That's Marinelli Tough

by Darren Miller


IOWA CITY, Iowa — Winning a Big Ten individual title is tough to do. Winning three in a row? That’s Alex Marinelli tough.

Wrestling insertThe University of Iowa senior won his third straight Big Ten 165-pound championship March 7 with a 3-2 decision over Ohio State’s Ethan Smith inside the Bryce Jordan Center in University Park, Pennsylvania. The gold medal goes nicely with ones he earned in 2019 (a 9-3 win over Penn State’s Vincenzo Joseph in the final) and 2020 (3-2 win over Joseph).

Marinelli is Iowa’s 19th three-time Big Ten champion and the first to accomplish the feat in two decades. Doug Schwab (141 pounds) and T.J. Williams (157) won their third in a row in Evanston, Illinois, in 2001. Seven more Hawkeyes have won four conference titles.

“I’m sure when I get back into Carver-Hawkeye Arena and I look at the (record board on the wall in the Dan Gable Wrestling Complex) and see how many three-time Big Ten champs we have, it will put things in perspective,” Marinelli said. “I’m honored, but I give credit to my coaches and teammates. I wouldn’t be here without them. I did the work, but they got me here.”

At the most recent Big Ten Championships, the top-seeded Marinelli went 3-0, outscoring opponents, 13-4. That extended his winning streak in postseason Big Ten action to nine. It also marked the first time Marinelli entered the Big Ten Championships as a No. 1 seed. But winning by scores of 8-2, 2-0 and 3-2 is not the norm for the high-scoring Marinelli. Last season he won eight matches by fall, two by major decision and one by technical fall.

“We got the team title, but I know six other guys didn’t get what they wanted. I feel for them; I love those guys and all my team. They are hurting, but they are still happy we won that team title.”

Alex Marinell, Iowa 165-pound wrestler

“People will agree with me when I say I didn’t wrestle like I should have,” Marinelli said. “I’m a bonus point guy and I score big points and I didn’t get any bonus points (in the 2021 Big Ten Championships). But a win is a win. (Iowa head coach) Tom (Brands) saw good things and he saw areas I need to improve.”

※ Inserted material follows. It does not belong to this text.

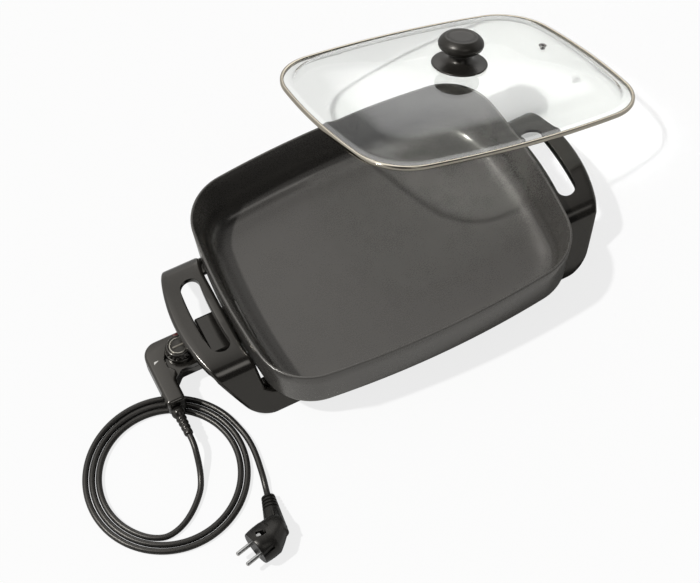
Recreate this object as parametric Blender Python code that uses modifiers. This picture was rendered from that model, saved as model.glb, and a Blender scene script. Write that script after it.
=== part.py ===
"""Electric skillet: a cast pan on two moulded handles, a plug-in thermostat control with its cord,
and a loose glass lid that leans over the pan's far corner.

Metres, +Z up. The origin is the centre of the cooking surface. The control plugs in at the -X end.
"""

import math

import bmesh
import bpy
from mathutils import Matrix, Vector

# Clearances shared by every seat and cut
SEAT_GAP = 0.0003
RUN_GAP = 0.0010
OVERRUN = 0.004

# Cast pan
PAN_HALF_LENGTH = 0.200
PAN_HALF_WIDTH = 0.1544
PAN_CORNER = 0.065
PAN_BOW_LONG = 0.0083
PAN_BOW_SHORT = 0.0058
PAN_DEPTH = 0.066
FLOOR_THICKNESS = 0.004
RIM_THICKNESS = 0.0032
RIM_ROUND = 0.0008
SEAT_WIDTH = 0.0033
SEAT_DEPTH = 0.0025
OUTER_DRAFT = 0.006
OUTER_FILLET = 0.024
INNER_DRAFT = 0.0055
INNER_FILLET = 0.030
PAN_UNDERSIDE = -FLOOR_THICKNESS
LEG_CLEARANCE = 0.030
TABLE_Z = PAN_UNDERSIDE - LEG_CLEARANCE

# Tubular heater brazed under the floor, and its terminals
HEATER_RADIUS = 0.00375
HEATER_Z = PAN_UNDERSIDE - SEAT_GAP - HEATER_RADIUS
HEATER_NEAR_MARGIN = 0.082
HEATER_FAR_MARGIN = 0.060
HEATER_NEAR_X = HEATER_NEAR_MARGIN - PAN_HALF_LENGTH
HEATER_FAR_X = PAN_HALF_LENGTH - HEATER_FAR_MARGIN
HEATER_HALF_WIDTH = 0.082
HEATER_CORNER = 0.040
HEATER_LEAD_BEND = 0.015
TERMINAL_SPACING = 0.022
TERMINAL_RADIUS = 0.0020
TERMINAL_LENGTH = 0.027
BUSH_RADIUS = 0.0034
BUSH_LENGTH = 0.008

# Socket boss cast at the -X end
SOCKET_Y = -0.008
SOCKET_FACE_INSET = 0.003
SOCKET_FACE_X = SOCKET_FACE_INSET - PAN_HALF_LENGTH
BOSS_HALF_WIDTH = 0.028
BOSS_BELOW = 0.009
BOSS_TOP = 0.005
BOSS_TOP_LENGTH = 0.019
BOSS_LENGTH = 0.049
BORE_WEB = 0.002

# Socket guard screwed to the boss
GUARD_WALL = 0.0025
GUARD_DEPTH = 0.0357
GUARD_ROUND = 0.0025
GUARD_SCREW_OFFSET = 0.019
GUARD_SCREW_RADIUS = 0.0014
GUARD_SCREW_HEAD = 0.0028
GUARD_SCREW_HEAD_HEIGHT = 0.0018
GUARD_SCREW_LENGTH = 0.010

# Moulded handle with its two legs
HANDLE_TOP = 0.040
HANDLE_THICKNESS = 0.011
HANDLE_REACH = 0.0595
HANDLE_STAND_OFF = 0.0015
HANDLE_OUTER = PAN_HALF_LENGTH + HANDLE_REACH
HANDLE_INNER = PAN_HALF_LENGTH + HANDLE_STAND_OFF
HANDLE_FLAT = 0.062
HANDLE_BEND = 0.022
HANDLE_BOW = 0.0090
LEG_ANGLE = math.radians(62)
LEG_TAPER = 0.017
LEG_TUCK = 0.0375
FOOT_OUTER_ROUND = 0.018
FOOT_INNER_ROUND = 0.006
HANDLE_EDGE = 0.0042
SLOT_HALF_LENGTH = 0.052
SLOT_HALF_WIDTH = 0.0115
SLOT_REACH = 0.0255
SLOT_CENTRE = PAN_HALF_LENGTH + SLOT_REACH
SLOT_BOW = 0.0035
SLOT_CHAMFER = 0.0024
EAR_THICKNESS = 0.006
EAR_HALF_WIDTH = 0.010
EAR_REACH = 0.012

# Lugs and screws that hold the handles
LUG_INSET = 0.050
LUG_X = PAN_HALF_LENGTH - LUG_INSET
LUG_Y = 0.088
LUG_RADIUS = 0.007
LUG_HEIGHT = 0.004
SCREW_RADIUS = 0.0020
SCREW_HEAD_RADIUS = 0.0042
SCREW_HEAD_HEIGHT = 0.0028
SLOT_CUT_WIDTH = 0.0010
SLOT_CUT_DEPTH = 0.0012

# Glass lid, in the lid's own frame with the band's mid plane at zero
LID_SIZE_SHARE = 0.984
LID_HALF_LENGTH = PAN_HALF_LENGTH * LID_SIZE_SHARE
LID_HALF_WIDTH = PAN_HALF_WIDTH * LID_SIZE_SHARE
LID_CORNER = PAN_CORNER * LID_SIZE_SHARE
LID_BOW_LONG = PAN_BOW_LONG * LID_SIZE_SHARE
LID_BOW_SHORT = PAN_BOW_SHORT * LID_SIZE_SHARE
GLASS_THICKNESS = 0.004
BAND_WALL = 0.0007
BAND_LIP = 0.0052
BAND_HALF_HEIGHT = GLASS_THICKNESS / 2 + SEAT_GAP + BAND_WALL
DOME_RISE = 0.0285
DOME_FLAT_RADIUS = 0.012
DOME_SHARES = [(0.045, 0.03), (0.075, 0.16), (0.115, 0.34), (0.17, 0.50), (0.25, 0.645), (0.36, 0.77),
               (0.5, 0.875), (0.66, 0.945), (0.82, 0.985)]
GLASS_HOLE = 0.0035
VENT_X = 0.125
VENT_HOLE = 0.0034
EYELET_BORE = 0.0018
EYELET_TUBE = 0.0030
EYELET_FLANGE = 0.0048
EYELET_FLANGE_THICKNESS = 0.0007
LID_TILT = math.radians(25.2)
LID_LEAN_AZIMUTH = math.radians(54.1)
LID_SPIN = math.radians(3.2)
LID_CENTRE_BACK_X = 0.0264
LID_CENTRE_BACK_Y = 0.0196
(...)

It has been three years of nothing but success for Marinelli after a somewhat uneventful first postseason in 2018. He entered that championships as the No. 2 seed behind Isaiah Martinez of Illinois, but Marinelli never made it to the final. After receiving a first-round bye, he lost 8-6 in sudden victory to Michigan’s Logan Massa. He strung together convincing decisions against Te’Shan Campbell of Ohio State and Nick Wanzek of Minnesota, but then dropped back-to-back matches to Richie Lewis of Rutgers (7-5) and again to Massa (6-3) to finish sixth.

“It prepared me to be ready for what is thrown at me,” Marinelli said.

Since the 2018 tournament, Marinelli has gone undefeated at the Big Ten tournament. He said the first title in 2019 was special. Equally special is winning back-to-back team titles. Powered by Marinelli and champions Spencer Lee (125), Jaydin Eierman (141) and Michael Kemerer (174), the Hawkeyes scored 159.5 points; Penn State was runner-up with 124 points.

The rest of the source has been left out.